The MPC is increasingly concerned about the deteriorating outlook for the South African economy. There are a number of critical domestic issues that are contributing to the vulnerability of the economy that need to be urgently addressed. These include the financing of the deficit on the current account of the balance of payments; the fractious labour relations environment and the associated risks of protracted work stoppages and excessive wage increases; electricity supply constraints; upside risks to inflation; downside risks to growth and employment creation in a context of high unemployment; and declining domestic and foreign investor confidence which could impact directly on capital flows. These interrelated developments are reflected in the volatility and weakness in the exchange rate.  There is an urgent imperative for all parties – government, business, labour and civil society – to interact and address these issues and vulnerabilities at a national level. While the Bank is prepared to play its part, many of these challenges are beyond the role, scope and effectiveness of monetary policy.

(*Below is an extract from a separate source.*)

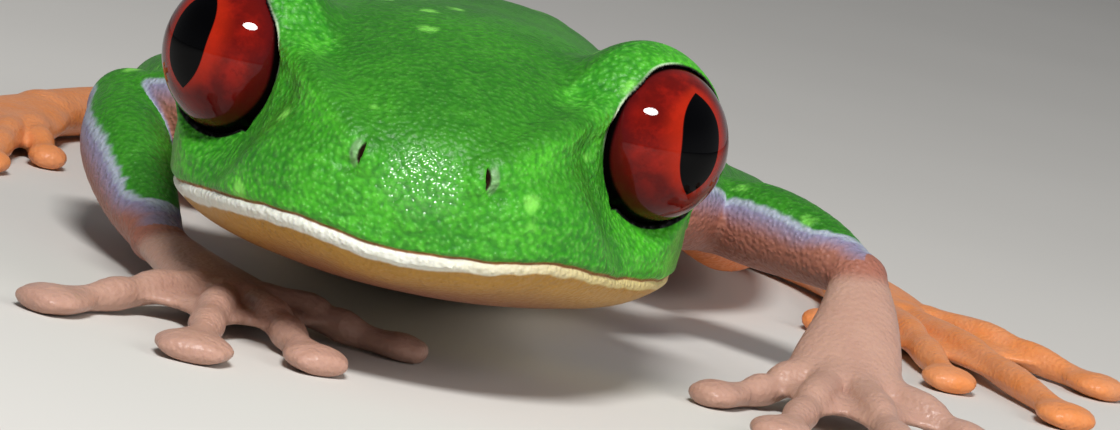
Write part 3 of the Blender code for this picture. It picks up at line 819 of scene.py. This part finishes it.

While a depreciated exchange rate is part of the balance of payments adjustment mechanism, the competitive advantages thereof need to be realised through price and wage restraint. In the absence of such restraint, the outcome is simply higher inflation with the risk of an exchange rate-inflation spiral. Given the current unsettled environment in the economy, the MPC assesses the risks to inflation to be on the upside, while many of the above factors contribute to a downside risk to growth.

The MPC assesses the current stance of monetary policy to be accommodative. Given the risks outlined above, the scope for further monetary easing is limited at this stage. The MPC has therefore decided to leave the repurchase rate unchanged at 5 per cent per annum. The MPC is ready to act appropriately in either direction in the event of material changes in the outlook.